DATA LINES
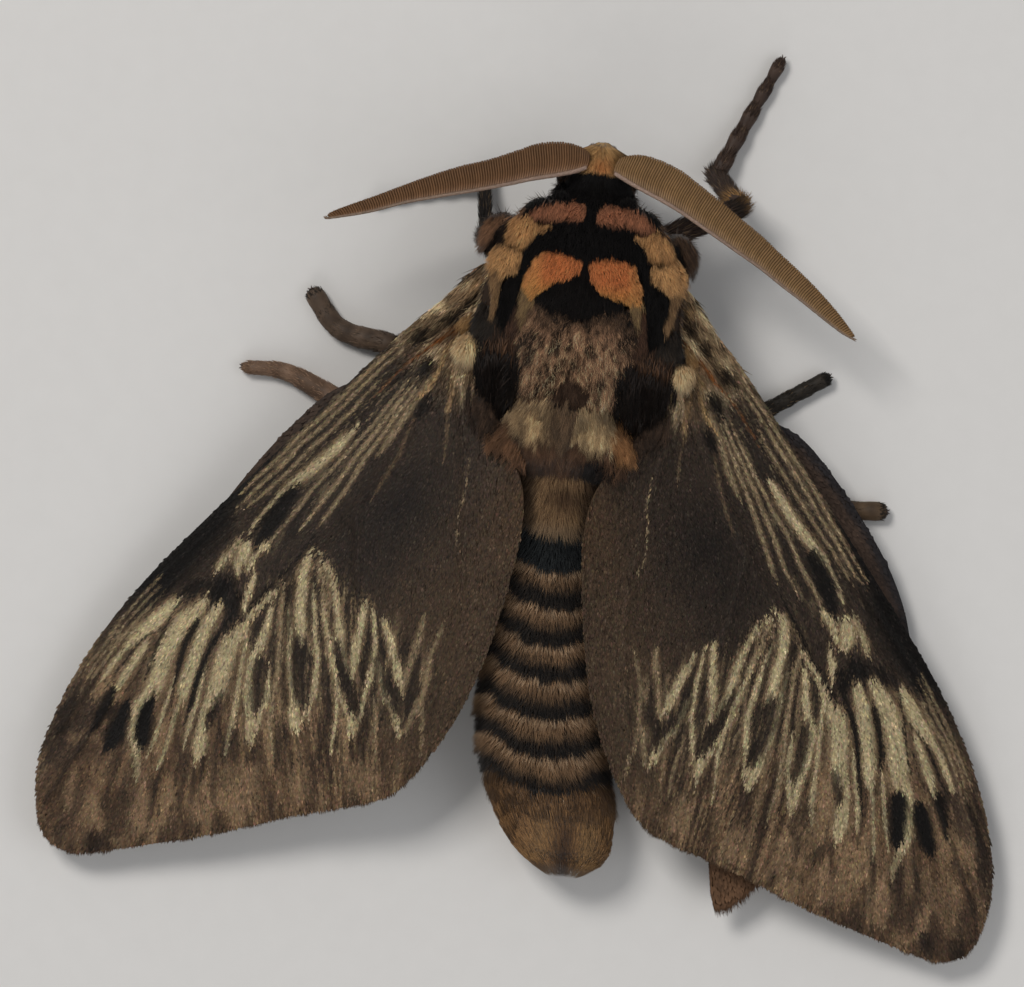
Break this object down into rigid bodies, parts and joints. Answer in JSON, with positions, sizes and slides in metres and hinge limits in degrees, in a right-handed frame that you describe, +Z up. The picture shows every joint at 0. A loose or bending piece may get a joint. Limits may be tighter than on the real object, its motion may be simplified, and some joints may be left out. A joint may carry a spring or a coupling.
{
  "type": "flannel moth",
  "caption": "Life-size still model of a hairy moth at rest, wings spread low over the body's sides and comb-like antennae held out.",
  "frame": {"origin": "middle of the part's box in plan, at the height of the surface that it rests on", "axes": "+Z up, out of the moth's back; the head points to -Y; the moth's own left side is at +X"},
  "size_m": [0.0442, 0.04, 0.0093],
  "materials": {
    "wing_scales": "matte scales",
    "thorax_coat": "long hair",
    "black_coat": "long black hair",
    "abdomen_coat": "banded hair",
    "tail_tuft": "golden hair",
    "head_tuft": "tan hair",
    "antenna_comb": "fine comb",
    "leg_scales": "close scales",
    "eye_facets": "glossy"
  },
  "bodies": {
    "root": {"abdomen_1": "abdomen_coat", "abdomen_2": "abdomen_coat", "abdomen_3": "abdomen_coat", "abdomen_4": "abdomen_coat", "abdomen_5": "abdomen_coat", "abdomen_6": "abdomen_coat", "abdomen_7": "abdomen_coat", "abdomen_8": "abdomen_coat", "abdomen_tip": "tail_tuft", "antenna_left": "antenna_comb", "antenna_right": "antenna_comb", "eye_left": "eye_facets", "eye_right": "eye_facets", "forewing_left": "wing_scales", "forewing_right": "wing_scales", "head": "head_tuft", "hindwing_left": "wing_scales", "hindwing_right": "wing_scales", "leg_fore_left_femur": "leg_scales", "leg_fore_left_tarsus": "leg_scales", "leg_fore_left_tibia": "leg_scales", "leg_fore_right_femur": "leg_scales", "leg_fore_right_tarsus": "leg_scales", "leg_fore_right_tibia": "leg_scales", "leg_hind_left_femur": "leg_scales", "leg_hind_left_tarsus": "leg_scales", "leg_hind_left_tibia": "leg_scales", "leg_hind_right_femur": "leg_scales", "leg_hind_right_tarsus": "leg_scales", "leg_hind_right_tibia": "leg_scales", "leg_mid_left_femur": "leg_scales", "leg_mid_left_tarsus": "leg_scales", "leg_mid_left_tibia": "leg_scales", "leg_mid_right_femur": "leg_scales", "leg_mid_right_tarsus": "leg_scales", "leg_mid_right_tibia": "leg_scales", "palp_left": "head_tuft", "palp_right": "head_tuft", "tegula_left": "black_coat", "tegula_right": "black_coat", "thorax": "thorax_coat"}
  },
  "joints": []
}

PROBLEM STATEMENT
Pull every line containing "joints" out of the data above.

WRITTEN SOLUTION
Break this object down into rigid bodies, parts and joints. Answer in JSON, with positions, sizes and slides in metres and hinge limits in degrees, in a right-handed frame that you describe, +Z up. The picture shows every joint at 0. A loose or bending piece may get a joint. Limits may be tighter than on the real object, its motion may be simplified, and some joints may be left out. A joint may carry a spring or a coupling.
  "joints": []